• [Your goal] Present the data once more in exactly its original form.

• [Source excerpt]
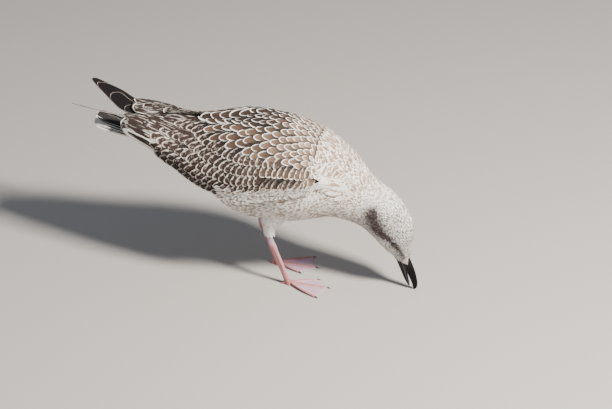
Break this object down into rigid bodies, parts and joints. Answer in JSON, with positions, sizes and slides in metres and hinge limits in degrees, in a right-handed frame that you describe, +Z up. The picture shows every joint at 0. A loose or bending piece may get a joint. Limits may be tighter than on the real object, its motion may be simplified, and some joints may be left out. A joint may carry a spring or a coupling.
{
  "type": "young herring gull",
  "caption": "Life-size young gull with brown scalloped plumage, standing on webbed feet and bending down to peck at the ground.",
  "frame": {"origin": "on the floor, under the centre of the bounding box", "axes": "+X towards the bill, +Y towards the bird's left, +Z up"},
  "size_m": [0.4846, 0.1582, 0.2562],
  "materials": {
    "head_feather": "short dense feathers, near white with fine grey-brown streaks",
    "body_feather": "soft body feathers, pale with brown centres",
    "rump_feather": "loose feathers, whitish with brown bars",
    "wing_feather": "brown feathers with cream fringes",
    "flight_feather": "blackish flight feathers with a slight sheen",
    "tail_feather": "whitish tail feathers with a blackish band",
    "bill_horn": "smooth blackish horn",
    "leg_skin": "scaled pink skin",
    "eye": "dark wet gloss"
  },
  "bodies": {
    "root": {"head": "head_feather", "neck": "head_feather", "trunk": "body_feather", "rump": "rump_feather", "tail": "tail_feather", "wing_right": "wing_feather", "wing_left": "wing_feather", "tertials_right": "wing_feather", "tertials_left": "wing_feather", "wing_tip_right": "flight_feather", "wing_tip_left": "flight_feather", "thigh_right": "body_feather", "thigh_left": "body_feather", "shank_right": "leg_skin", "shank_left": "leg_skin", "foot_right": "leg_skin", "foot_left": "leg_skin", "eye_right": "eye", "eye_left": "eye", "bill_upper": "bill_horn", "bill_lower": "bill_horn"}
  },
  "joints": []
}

• [The output]
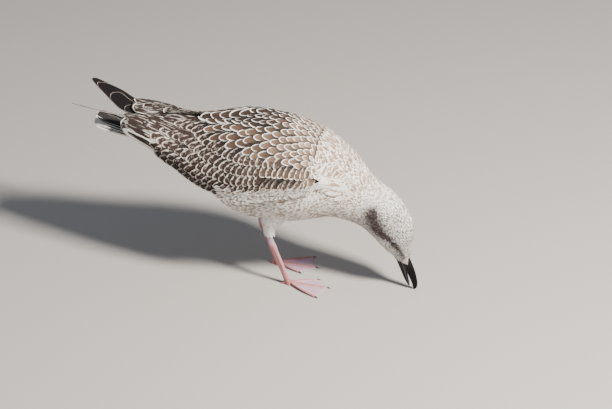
Break this object down into rigid bodies, parts and joints. Answer in JSON, with positions, sizes and slides in metres and hinge limits in degrees, in a right-handed frame that you describe, +Z up. The picture shows every joint at 0. A loose or bending piece may get a joint. Limits may be tighter than on the real object, its motion may be simplified, and some joints may be left out. A joint may carry a spring or a coupling.
{
  "type": "young herring gull",
  "caption": "Life-size young gull with brown scalloped plumage, standing on webbed feet and bending down to peck at the ground.",
  "frame": {"origin": "on the floor, under the centre of the bounding box", "axes": "+X towards the bill, +Y towards the bird's left, +Z up"},
  "size_m": [0.4846, 0.1582, 0.2562],
  "materials": {
    "head_feather": "short dense feathers, near white with fine grey-brown streaks",
    "body_feather": "soft body feathers, pale with brown centres",
    "rump_feather": "loose feathers, whitish with brown bars",
    "wing_feather": "brown feathers with cream fringes",
    "flight_feather": "blackish flight feathers with a slight sheen",
    "tail_feather": "whitish tail feathers with a blackish band",
    "bill_horn": "smooth blackish horn",
    "leg_skin": "scaled pink skin",
    "eye": "dark wet gloss"
  },
  "bodies": {
    "root": {"head": "head_feather", "neck": "head_feather", "trunk": "body_feather", "rump": "rump_feather", "tail": "tail_feather", "wing_right": "wing_feather", "wing_left": "wing_feather", "tertials_right": "wing_feather", "tertials_left": "wing_feather", "wing_tip_right": "flight_feather", "wing_tip_left": "flight_feather", "thigh_right": "body_feather", "thigh_left": "body_feather", "shank_right": "leg_skin", "shank_left": "leg_skin", "foot_right": "leg_skin", "foot_left": "leg_skin", "eye_right": "eye", "eye_left": "eye", "bill_upper": "bill_horn", "bill_lower": "bill_horn"}
  },
  "joints": []
}